Conversely, an inference problem aims to understand the causal relationships and underlying mechanisms between variables. The goal is to explain why something happens, rather than just predicting what will happen. For instance, an inference problem might seek to determine the precise impact of a change in interest rates on consumer spending, requiring transparent and interpretable statistical models. While predictive models may incidentally offer insights into relationships, their primary objective is the forecast itself, whereas inferential models prioritize the interpretability and statistical significance of coefficients.

FAQs

What types of data are typically used for prediction problems in finance?

Financial prediction problems commonly use time series data, which includes historical prices, trading volumes, and macroeconomic indicators. Additionally, qualitative data such as news sentiment, social media trends, and company reports can be converted into quantitative features for model input.

Can machine learning solve all prediction problems in finance?

Machine learning offers powerful tools for complex prediction problems, especially with large datasets. However, it cannot overcome fundamental limitations like the inherent randomness of markets or the impact of unpredictable events. Success often depends on data quality, proper feature engineering, and careful model validation.

What is the difference between forecasting and prediction?
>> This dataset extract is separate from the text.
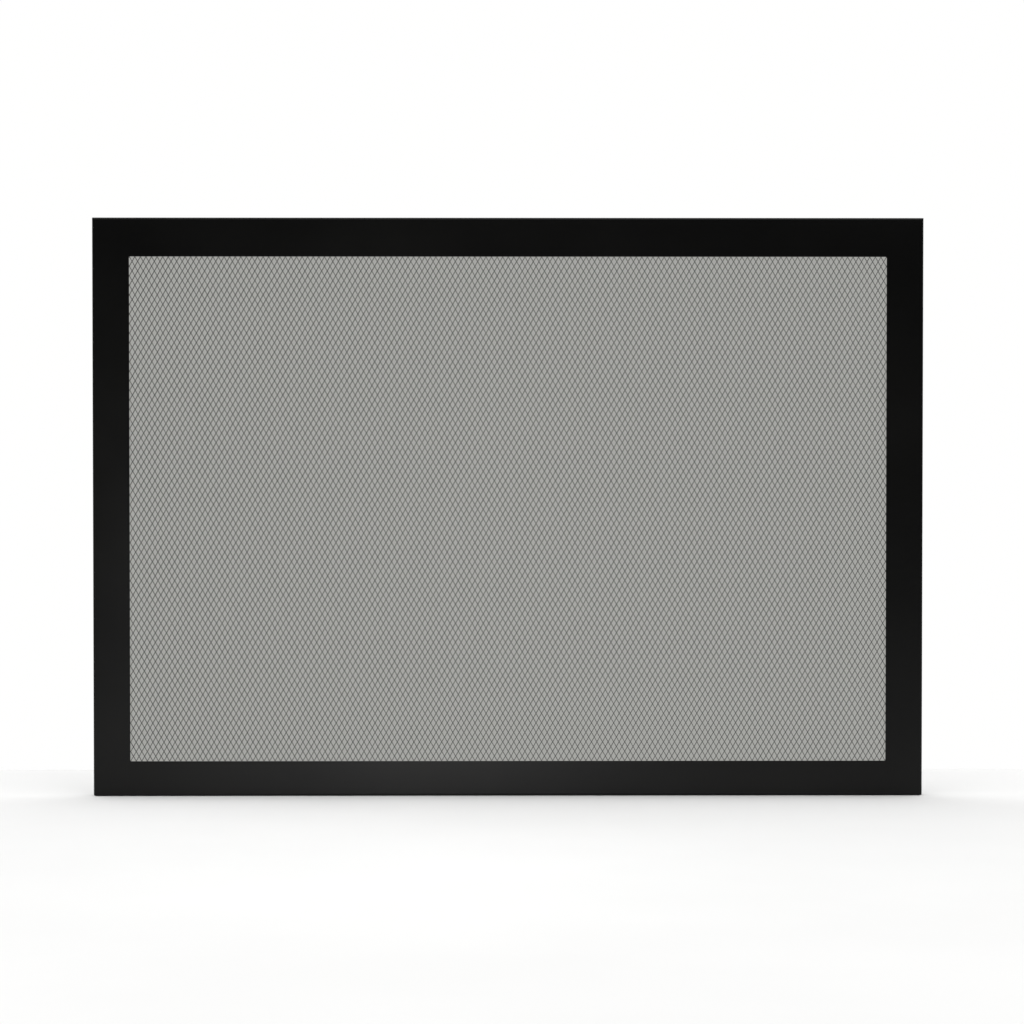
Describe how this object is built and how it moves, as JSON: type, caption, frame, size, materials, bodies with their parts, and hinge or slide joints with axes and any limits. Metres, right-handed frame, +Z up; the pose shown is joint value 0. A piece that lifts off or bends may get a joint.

In many contexts, "forecasting" and "prediction" are used interchangeably. However, some differentiate them by suggesting that "forecasting" often implies a more formal statistical or econometric models approach, particularly for future time series data, while "prediction" can be a broader term covering any attempt to estimate a future outcome, including classification tasks. For financial applications, both terms refer to the challenge of anticipating future values or events.